Des règles courtes et claires.
Pouvoir y jouer à 3 ou à 7 sans aucun « downtime » / ralentissement.
La (pseudo) collaboration avec ses deux voisins proches pour construire une ville à deux. La négociation.
La deuxième manche avec sa double tuile qui vient contrecarrer tous ses plans.
Le scoring final de la ville la moins forte.
Un jeu qui a le cul entre deux chaises: trop léger et trop touffu en même temps. Ni fun ni profond. A cheval entre le simple fun: je drafte je pose, et le hard fun: scoring complexe.
La variante à deux inintéressante. Mais pire que tout, la variante solo qui parvient à détrôner German Railroads dans l’indigestion. A fuir comme la peste.

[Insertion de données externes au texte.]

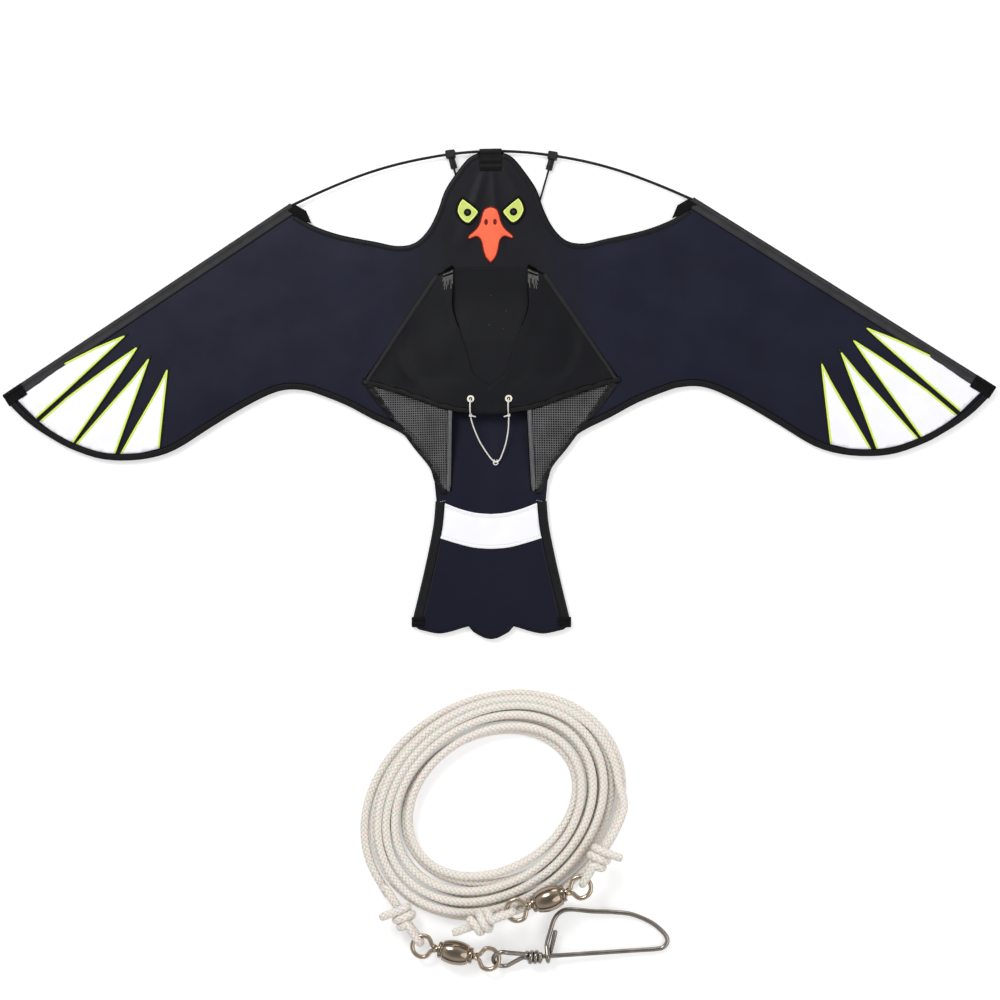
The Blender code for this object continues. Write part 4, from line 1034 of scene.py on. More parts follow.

Autant sortir un bon bouquin ou aller se balader plutôt que d’y jouer tout seul.
Un jeu sympathique, sans plus, qui ne parvient pas à passionner et tombe à plat. Opportuniste, creux, il manque de souffle et d’effet Wahou. Un jeu qui tombera vite dans l’oubli en 2016…
Vous pouvez trouver Between Two Cities chez Philibert,
Chez Ludibay,
Chez Ludikbazar,
Et si vous habitez en Suisse, chez Helvétia Games Shop.
Petite astuce pour bien gérer les usines à la table. Puisqu’on score plus de points par usine en cas de majorité, il est crucial de connaître le total de ses voisins, et pas ceux qui sont directs. Surtout évidemment si on joue à plus de 3 joueurs.
L’astuce consiste à placer son marqueur ville sur la piste de score pour indiquer le nombre d’usines possédées, nombre qui sera remis à jour à chaque tour. Cela dénature quelque peu le jeu, le rend plus simple. Vous allez me dire qu’il suffit de compter IRL, et tant pis pour ceux qui ne le font pas. Mais vu la taille minuscule des tuiles et les couleurs qui se mélangent à distance, il vaut mieux proposer un tel palliatif.
4 Comments
el grillo
Hello. Pas franchement d’accord avec ce point de vue cul entre deux chaises, malgré le fait il est vrai que ce syndrôme « affecte » quantité d’autres jeux. Au contraire, je classe ce jeu « à effet passerelle ». Je trouve le scoring, même s’il est un peu chiant car long, plutôt simple. Simple comme visualiser quoi faire pendant que l’on joue: quand tu recherches une tuile rouge, c’est facile de savoir laquelle, le décompte des usines ou aligner des bâtiments jaunes c’est très facile, jouxter des parcs aussi, etc…bref je ne crois pas du tout que ce soit un obstacle aux « familles » si tant est que les familles jouent (je parlerai plutôt moi de joueurs occasionnels.) Pour les gamers, même si le jeu est simple et présente une stratégie c’est vrai limitée, j’y vois un jeu jouable à 7, sur 20 minutes et aux règles expliquées en 5, bref du vraiment positif pour le coup!
Dom
Salut,
Perso je ne suis pas du tout d’accord avec toi : a chaque fois que j’ai proposé un B2C à des amis « Casual » ils ont très vite accroché et demandé à rejouer à la fin.
Et puis je trouve qu’avec les couleurs on lit bien les villes des autres et que l’on peut donc vite penser sa stratégie plus loin.
Gus
Merci Dom. Étrange, parce que j’ai souvent fait tourner B2C auprès de mes lycéens et de mes clients du Bar à Jeux, les deux plutôt Casual, et les ressentis / opinions étaient souvent pareils. Un clivage Suisse-France? 😉
Quiri
Bonjour,
Je cherchais des infos sur les escape game « de plateau » et suis tombée sur votre site. Bon depuis, je me perds en lecture de critiques alors que je ne suis pas une grande joueuse !
J’ai eu l’occasion de jouer à Between 2 cities. Je l’ai trouvé sympa mais effectivement je n’y jouerais pas tous les week-ends. J’ai apprécié le fait que la partie soit courte, c’est un aspect non négligeable quand on a de jeunes enfants et peu de temps pour jouer (au calme !).